Легко шелестят в радостных пальцах мелко написанные листки прохладной пергаментной бумаги с золотинкой у края и с Марининой любимой фиалкой у левого уголка. О, как чудно падают из них льдинки фотографий – Сережа, Макс, Лиля, Пра, Марина, Майя Кювилье, Вера Эфрон, Пудель (актер Сокол, Володя), Ева и Миша Фельдштейны, Максин дом, лесенка, порыв ветра в молодых тополях, пирамидальных, мой живой, родной, дышать – не надышишься – Коктебель!
Как будто меня тут навек запрятали в безотрадность воронежской степи, как Ирину Евгеньевну четверть века назад, – взрыв! Стою, глаза в фотографиях Коктебеля, и их не вижу от слез…
«Дорогая Ася…» – Маринин родной почерк, родные наши слова, родной тон… но я уже не могу больше, строки текут слезами.
Борис! Отпустите меня на волю, я не нужна вам. Вы только от гордости захотели меня вновь рядом, зачем вы меня увезли от Марины и по пути уже забыли меня…
…Таинственно живет вдали, в городе, старший брат Сережа. С этим именем в семье связано равное у всех, таких разных, – уважение. Его любит отец, и иначе, чем тех. К нему не проявляет иронии. Борис говорит о нем мечтательно, бережно. Он – авторитет для Маруси (те братья – нет). С ним считается и второй брат Бориса Николай Сергеевич.
Что я знаю о нем? Жил в Париже.
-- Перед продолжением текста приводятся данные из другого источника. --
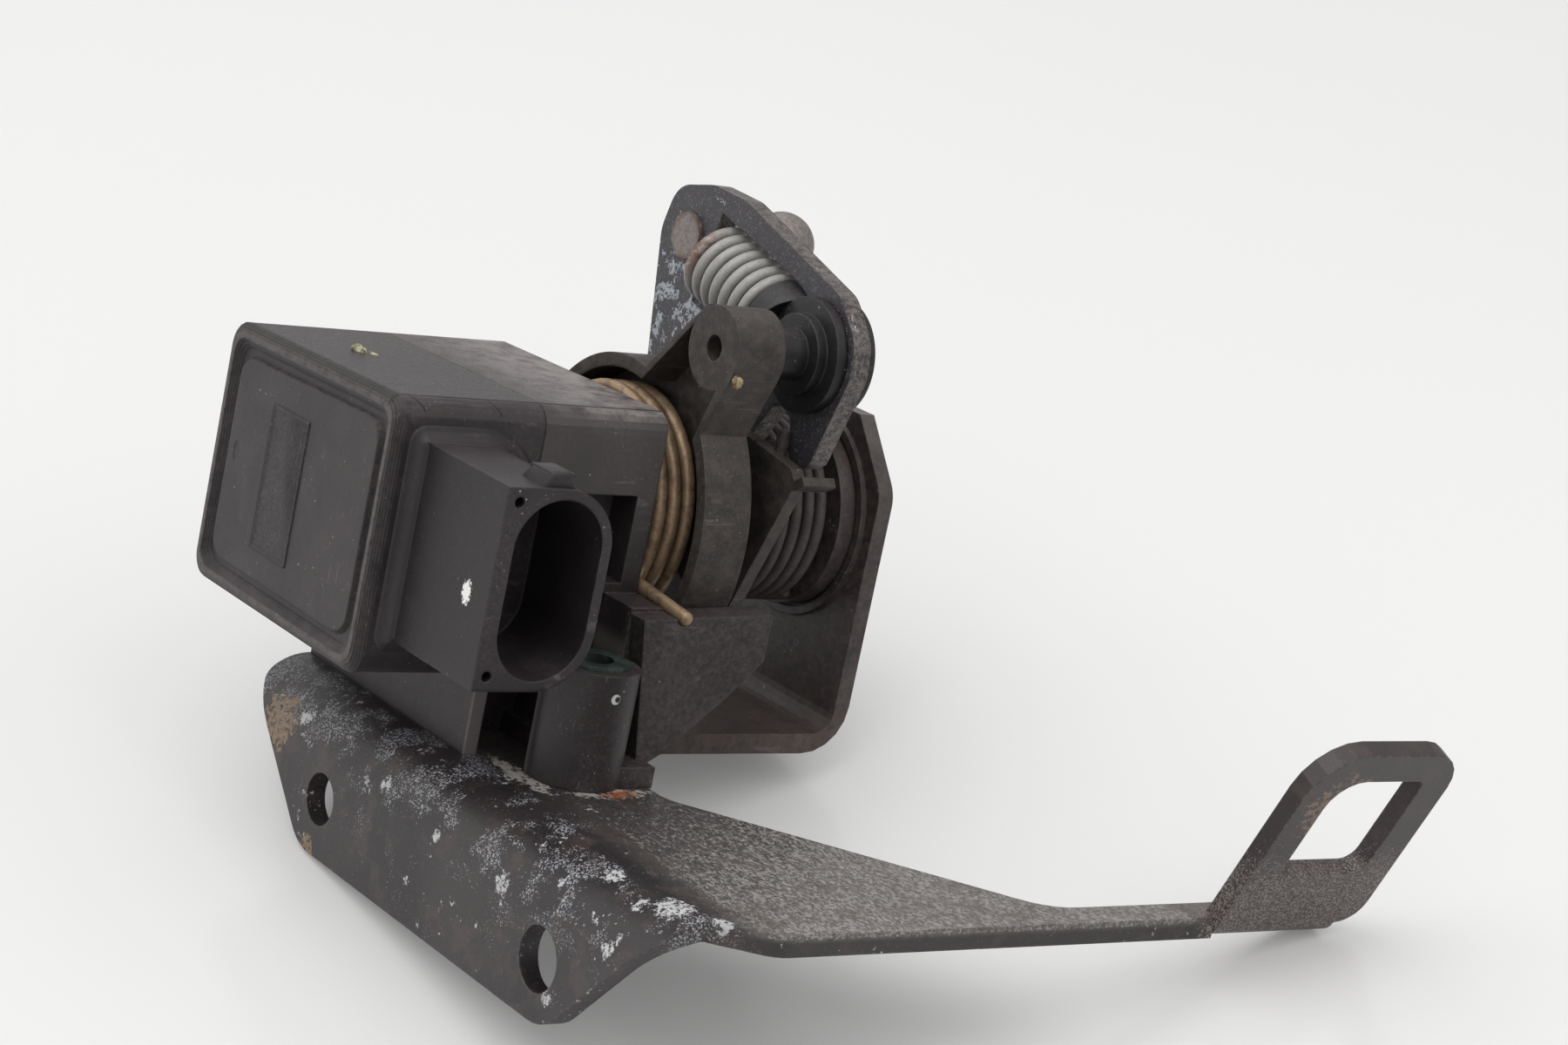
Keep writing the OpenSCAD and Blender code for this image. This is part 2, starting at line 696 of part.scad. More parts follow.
// Outline of the pickup lever from the shaft
module pickup_shape() {
    polygon(rounded([[-19.4, 12, 5], [-23, 36, 6], [-20.9, 42.9, 5], [-12, 44.8, 6], [-3.4, 44.3, 6],
                     [22.6, 36.6, 5], [27.8, 31.4, 5], [28.5, 26.2, 6], [23.4, 12.6, 1.4], [22, 11.4, 0.8],
                     [18.3, 12, 1.6], [17, 17.6, 2], [13, 19, 2], [6, 8.5, 4], [7, -7.6, 7],
                     [-8.4, -7.4, 8]]));
}

// Room in the pickup lever for the link spring and the sliding bush
module pickup_window() {
    slot_r = neck_r + side_gap;
    a = link_deg + override_deg;
    translate([link_x, link_z]) circle(slot_r);
    translate(polar(link_r, a)) circle(slot_r);
    translate([link_x, link_z]) rotate(link_dir) {
        polygon([[0, -slot_r], [9, -pocket_half], [link_end, -pocket_half],
                 [link_end, pocket_half], [9, pocket_half], [0, slot_r]]);
    }
}

module pickup_lever() color([0.22, 0.22, 0.24]) {
    difference() {
        at_shaft(pickup_y, pickup_t) difference() {
            pickup_shape();
            pickup_window();
        }
        rod(pivot_r + run_clear, pickup_y - 1, pickup_t + 2);
        rod(stud_r, pickup_y - 1, pickup_t + 2, stud_x, stud_z);
    }
}

module ball_stud() color([0.45, 0.4, 0.37]) {
    rod(3.5, pickup_y - 0.7, 0.7, stud_x, stud_z);
    rod(stud_r, pickup_y, pickup_t + 10, stud_x, stud_z);
    rod(4.6, pickup_back, 1.6, stud_x, stud_z);
    translate([axis_x + stud_x, pickup_back + 10 + ball_d / 2 - 1, axis_z + stud_z]) sphere(d = ball_d);
}

// Coil round the shaft: radius, first angle, signed turns, start and rise per turn
function coil(r, a0, turns, y0, pitch, steps = 20) =
    [for (i = [0:abs(turns) * steps])
        let (a = a0 + sign(turns) * 360 * i / steps)
        [axis_x + r * cos(a), y0 + pitch * i / steps, axis_z + r * sin(a)]];

module front_spring() color([0.55, 0.45, 0.28]) {
    path = concat([leg_tip, leg_top, [axis_x + front_coil_r - 1, leg_y + 0.2, axis_z - 7.9]],
        coil(front_coil_r, -24, 2.5, leg_y + 0.9, front_wire + 0.4));
    wire(path, front_wire / 2, [0, 1, 0]);
}

module rear_spring() color([0.13, 0.12, 0.12]) {
    y0 = pivot_end + 1.2;
    turns = 4;
    wire(coil(rear_coil_r, -60, turns, y0, 2.15), rear_wire / 2, [0, 1, 0]);
}

module link_spring() color([0.7, 0.7, 0.68]) {
    turns = 7;
    steps = 16;
    len = link_end - link_start - link_wire;
    on_link() wire([for (i = [0:turns * steps])
        let (a = 360 * i / steps)
        [link_start + link_wire / 2 + len * i / (turns * steps),
         link_coil_r * cos(a), link_coil_r * sin(a)]],
        link_wire / 2, [1, 0, 0], 6);
}

bracket();
base_frame();
sensor_cover();
cover_seal();
track_plate();
terminal(0);  // terminal_1
terminal(1);  // terminal_2
terminal(2);  // terminal_3
terminal(3);  // terminal_4
terminal(4);  // terminal_5
terminal(5);  // terminal_6
front_bearing();
rear_bearing();
shaft_seal();
front_sleeve();
rear_sleeve();
shaft();
rotor();
wiper_contacts();
throttle_lever();
link_pin();
slide_bush();
spring_cup();
pickup_lever();
ball_stud();
link_spring();
front_spring();
rear_spring();
thrust_washer();
retaining_clip();
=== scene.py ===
"""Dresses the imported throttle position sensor.

Lengths are in millimetres of the part's own frame, turned into metres for Blender.
"""

import math
import random

import bmesh
import bpy
from mathutils import Matrix, Vector, noise


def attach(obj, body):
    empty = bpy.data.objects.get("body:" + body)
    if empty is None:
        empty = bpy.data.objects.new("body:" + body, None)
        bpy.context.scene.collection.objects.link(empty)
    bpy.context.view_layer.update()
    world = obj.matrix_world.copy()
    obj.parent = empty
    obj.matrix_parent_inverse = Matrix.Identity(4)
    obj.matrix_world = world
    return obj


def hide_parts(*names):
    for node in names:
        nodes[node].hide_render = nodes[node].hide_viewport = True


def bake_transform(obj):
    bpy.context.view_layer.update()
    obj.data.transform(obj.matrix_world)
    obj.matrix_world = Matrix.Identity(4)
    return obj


MM = 0.001

# The table that the part lies on: its direction up, and the part's point that touches it
UP = Vector((0.1594, -0.2855, 0.945)).normalized()
REST = Vector((-45.1, 68.8, 14.2))

# Directions along the table: to the photo's right, and away from its camera
RIGHT = Vector((0.561, 0.812, 0.151))
AWAY = Vector((-0.795, 0.530, 0.294))

# The lever's axis, along Y
AXIS_X = -27.1
AXIS_Z = 46.2

# The link pin, in polar form round the lever's axis, and the link spring's direction
LINK_R = 33.2
LINK_ANGLE = math.radians(54.9)
LINK_Y = 54.5
LINK_LEAN = math.radians(166.2)

# The plug socket's middle, in its side view
SOCKET_Y = 2.2
SOCKET_Z = 44.2

# The moulds' parting line, and where the housing's top begins
PARTING_X = -11.9
TOP_Z = 61

# Colours of specks, edges lighter with wear and painted highlight, grooves and bloom
PALE_SPECK = (0.42, 0.40, 0.39)
PLASTIC_WEAR_AND_HIGHLIGHT = (0.21, 0.182, 0.18)
STEEL_WEAR_AND_HIGHLIGHT = (0.27, 0.245, 0.235)
GROOVE = (0.006, 0.005, 0.005)
BLOOM = (0.44, 0.47, 0.52)

# Places on the bracket where the white bloom is thick, each with its radius
CLUMPS = (
    ((29.1, 0.8, 14.0), 2.4), ((34.4, 5.5, 13.8), 2.2), ((18.2, 0.0, 5.9), 1.9),
    ((46.5, 6.9, 13.8), 3.2), ((42.6, 3.7, 13.6), 2.2), ((-38.7, 0.2, 9.4), 2.4),
    ((-42.6, 0.6, 11.8), 2.4), ((-14.0, 0.0, 8.0), 1.6), ((52.6, 10.1, 13.8), 1.8),
    ((1.1, 0.0, 6.0), 1.2), ((33.0, 0.2, -4.0), 1.4),
)

# A wire's domed end: how far out each ring lies and how wide it is, as shares of the radius
DOME = ((0.0, 1.0), (0.2, 0.93), (0.42, 0.72), (0.55, 0.3))

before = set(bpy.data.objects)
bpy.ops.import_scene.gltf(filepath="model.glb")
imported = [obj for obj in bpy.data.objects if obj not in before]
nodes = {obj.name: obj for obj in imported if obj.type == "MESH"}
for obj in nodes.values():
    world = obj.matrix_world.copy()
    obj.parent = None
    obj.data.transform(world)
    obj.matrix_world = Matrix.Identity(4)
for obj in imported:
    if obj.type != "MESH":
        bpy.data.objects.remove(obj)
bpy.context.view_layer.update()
scene = bpy.context.scene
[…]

Знает французский. Пишет стихи, феноменальные: с детства способности. Хранил у себя бомбы и прокламации. Участвовал в вооруженном восстании 1905 года. К нему нагрянули с обыском, но он успел, оповещенный, передать спрятанное в другие руки. Смело спасся прыжком в соседний двор, когда полиция была уже в доме. А теперь – пьет запоем. Здоровье разрушено. Лечится. Ставит на себе крест.